Lessons for employers

Anyway, back to the avalanche. One obvious question here is how much of that would be made up of people who didn’t claim unfair dismissal in 2013-17, argue that the fee regime made it not reasonably practicable for them to do so and say that they should therefore be entitled to have a go now. After all, the Supreme Court has just accepted that fees have been a deterrent, hasn’t it?

This is a superficially attractive argument but not generally one for employers to fear.“Reasonable practicability” for those purposes means that the employee could not have brought the claim at any earlier point.
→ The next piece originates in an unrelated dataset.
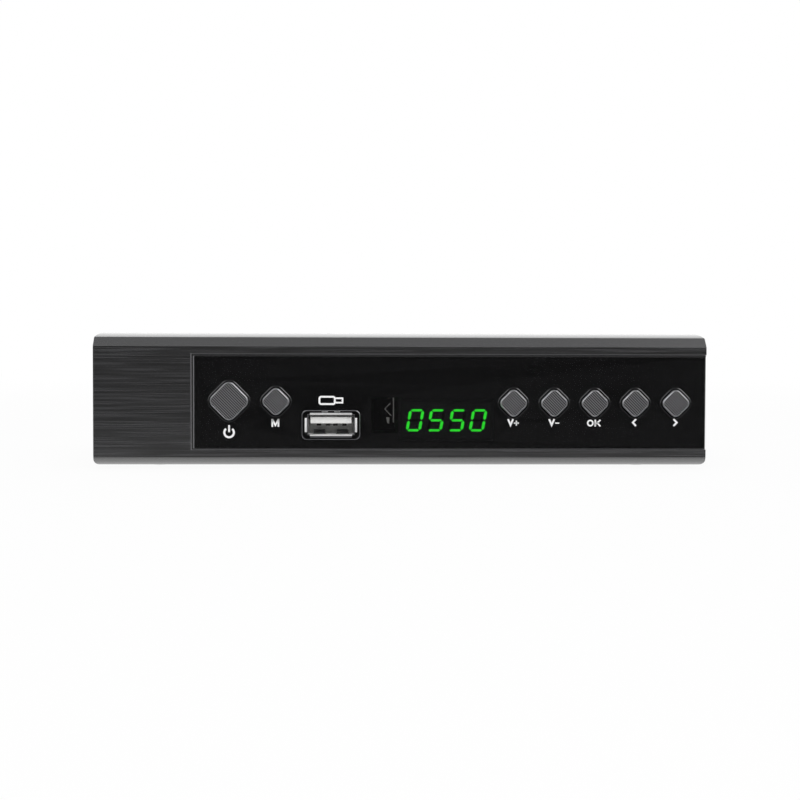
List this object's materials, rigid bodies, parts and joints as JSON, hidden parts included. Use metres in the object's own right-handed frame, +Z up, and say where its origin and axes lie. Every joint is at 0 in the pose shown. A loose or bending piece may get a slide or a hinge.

As a result, not only does he have to show that he didn’t have the readies in the three months post-dismissal, but also that the fee remission scheme didn’t help (that part won’t be difficult) and that this has remained the position ever since. If he has found alternative employment since his dismissal then it was practicable for him to claim at that time notwithstanding the fee regime, and so he would now be out of time. For a discrimination claim, the question for the ET would be whether it was just and equitable to allow a claim now in respect of matters potentially up four years old. That would overlay the fee question above with consideration of the adverse impact of such a claim on the poor employer whose witnesses may long have forgotten, left or died. Again, a pretty tough one to get off the ground in the vast majority of cases.